Lewis: I would love all of this and have written several versions of how the show would look today, actually, but I have a similar answer as I did for Jodie’s spin-off. I have no idea what the executives at MTV are thinking. They are not including any of the show creators in their decisions regarding this show, which seems highly absurd and unusual.
Ash Lemonade: You’re an Emmy Award-winning entertainment executive. What are your thoughts on the landscape of the industry and the place women hold on the screen and behind the scenes?
Lewis: We still have a long way to go. The aim for women supporting other women in this industry is a positive sentiment, but in my experience, it doesn’t happen as often as it should. I have always enjoyed working with women and I think this was ingrained in me while growing up. I always sided with females, wanted to hang out with them more, and considered them the more evolved species. Mentoring younger women is a joyful responsibility.

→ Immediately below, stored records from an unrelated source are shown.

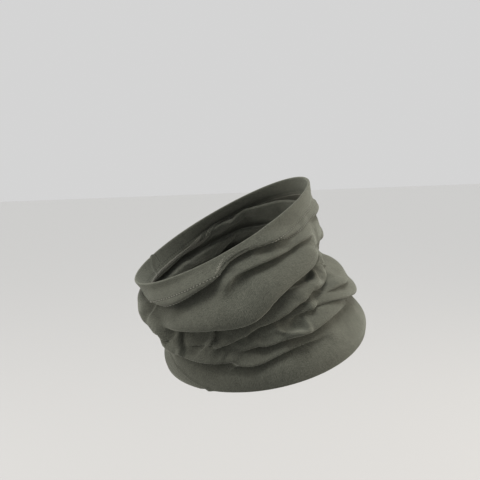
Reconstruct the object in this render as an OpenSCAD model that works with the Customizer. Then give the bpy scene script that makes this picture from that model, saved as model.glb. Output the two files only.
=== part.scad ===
// Neck gaiter: a knitted cloth tube, worn pushed down into soft folds.
// Origin: centre of the lower opening. +Z up the neck, -Y under the chin, +X to the wearer's left.
// Every piece is a band or a patch cut from one leaning, tapering tube. A place on that tube is
// given by its level, its angle around the tube and how far it lies inside the outer face.

/* [Cloth tube] */
// Height from the centre of the lower opening to the centre of the upper one
tube_rise = 94; // [80:1:110]
// How far the upper opening stands forward of the lower one
tube_lean = 38; // [25:1:45]
// Room that one layer of cloth takes up, with its small wrinkles
layer_t = 2.4; // [1.5:0.1:2.6]
// Room that the gathered folds take up, from the outermost roll to the neck
gather_t = 11; // [8:0.5:14]

/* [Upper opening] */
// Half the depth of the upper opening, chin to nape, seen from above
top_depth = 71; // [66:1:76]
// Slope of the upper opening, up from the chin to the nape
top_slope = 29.5; // [24:0.5:34]
// Where the upper opening dips lowest, in degrees round from the chin
top_dip = -8; // [-15:1:15]
// Width of the stitched hem
hem_w = 21; // [15:1:25]

/* [Lower opening] */
// Half the depth of the lower opening, seen from above
bottom_depth = 84; // [78:1:90]
// Slope of the lower opening, up from the chest to the back
bottom_slope = 16; // [8:1:20]
// Where the lower opening dips lowest, in degrees round from the chin
bottom_dip = 26; // [0:1:30]
// Length of cloth tucked up inside the lower edge
tuck_w = 28; // [25:1:32]

/* [Stitching] */
// Distance of the upper needle row from the hem's folded edge
row_upper = 13.5; // [10:0.5:14]
// Distance between the two needle rows
row_gauge = 6.4; // [4:0.4:6.4]
// Diameter of the sewing thread as it lies
thread_d = 0.7; // [0.5:0.1:1]
// Width of the seam allowance inside the tube
seam_w = 7; // [5:0.5:9]

/* [Hidden] */

cloth_colour = [0.36, 0.37, 0.33];
inside_colour = [0.31, 0.32, 0.28];
thread_colour = [0.24, 0.25, 0.21];

facets = 60;            // flats round the tube
clear = 0.5;            // gap between the pieces of different bodies
touch = 0.35;           // gap between pieces that lie against each other
skirt_top = 0.28;       // level at which the smooth skirt meets the folds

// Width of the tube over its depth, from the lower opening to the upper one
function side_ratio(h) = 1.02 - 0.12 * h;

// Outer radius under the chin and at the nape, from level 0 at the bottom to level 1 at the top
CHIN = [[0, 84], [0.17, 79], [0.33, 76], [0.55, 83], [0.78, 76], [1, 71]];
NAPE = [[0, 84], [0.1, 85], [0.22, 78], [0.3, 83], [0.49, 66], [0.72, 68], [1, 71]];

function mix(a, b, t) = a + (b - a) * t;
function axis_y(h) = -tube_lean * h;
function radius(h, phi) = mix(lookup(h, NAPE), lookup(h, CHIN), (1 + cos(phi)) / 2)
    + mix(bottom_depth - 84, top_depth - 71, h);

// Slopes of the level h: across the tube and from front to back
function slope_x(h) = -mix(tan(bottom_slope) * sin(bottom_dip), tan(top_slope) * sin(top_dip), h);
function slope_y(h) = mix(tan(bottom_slope) * cos(bottom_dip), tan(top_slope) * cos(top_dip), h);

// The point of the tube at level h and angle phi from the chin, inset from the outer face
function place(h, phi, inset) =
    let (r = radius(h, phi) - inset)
    let (x = r * side_ratio(h) * sin(phi))
    let (y = -r * cos(phi))
    [x, axis_y(h) + y, tube_rise * h + slope_x(h) * x + slope_y(h) * y];

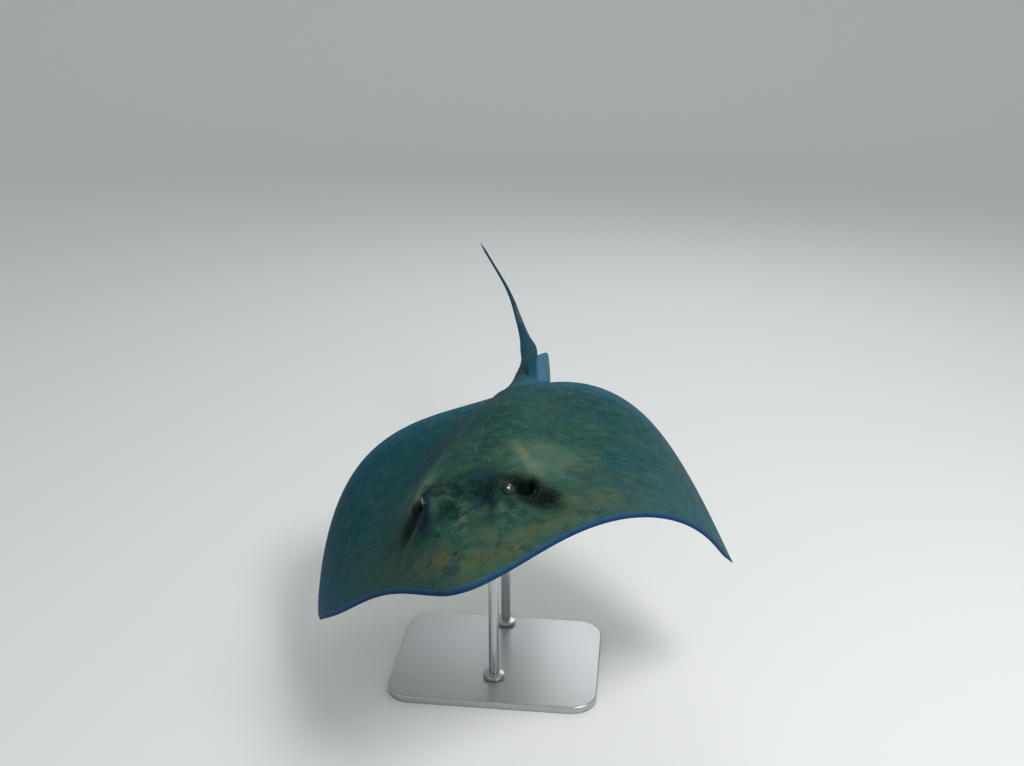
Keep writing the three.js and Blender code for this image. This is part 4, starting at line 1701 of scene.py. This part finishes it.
@dataclass(frozen=True)
class SkinFinish:
    """Olive-brown back going to slate blue at the wings, and a white belly."""

    olive: Colour = rgb(50, 87, 62)
    green: Colour = rgb(14, 69, 64)
    teal: Colour = rgb(6, 67, 82)
    slate: Colour = rgb(40, 96, 116)
    brown: Colour = rgb(80, 88, 60)
    navy: Colour = rgb(14, 46, 76)
    # a pale colour used for painted highlights: on the snout's ridge, on the rims behind the spiracles and
    # on the left shoulder
    crest: Colour = rgb(124, 126, 100)
    rust: Colour = rgb(104, 94, 60)
    # near black: the temples, partly pigment and partly painted shade, and painted shade inside the
    # spiracles and lid openings
    dark: Colour = rgb(7, 20, 14)
    # dark teal for the fine dark mottling, and as painted shade over the crown and the head's far side
    shade: Colour = rgb(4, 35, 32)
    pale: Colour = rgb(130, 152, 140)
    ridge: Colour = rgb(78, 112, 98)
    # the front margin's blue band: partly the margin's own dark edge, partly a painted reflection of blue
    # light on the turned-down lip
    rim: Colour = rgb(22, 52, 98)
    rim_inner: Colour = rgb(44, 84, 120)
    tail: Colour = rgb(20, 66, 88)
    tail_root: Colour = rgb(10, 56, 56)
    # dark teal painted as the shade on the far side of the trunk's hump
    far_back_shade: Colour = rgb(4, 50, 68)
    fin: Colour = rgb(78, 116, 140)
    belly: Colour = rgb(220, 222, 214)
    belly_edge: Colour = rgb(112, 110, 104)
    flesh: Colour = rgb(172, 138, 130)
    # near black, painted as the shade deep inside the openings
    pit: Colour = rgb(4, 7, 9)
    # deep navy, painted as shade
    deep: Colour = rgb(3, 22, 46)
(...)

My Daria staff included so much young, talented female energy in key roles — Supervising Director, Art Director, Storyboard Coordinator, Production Manager, Associate Producers, myself, and so many voice actors. We were, no doubt ahead of our time. I wonder how and why there is only motivation just recently about this very topic. It just made me realize, we didn’t really progress much from 20 years ago when we were already accomplishing this with largely female staff and cast and we were proving that it was working! I didn’t know how uncommon this was at the time. Still, I will continue to support the cause in any way that I can.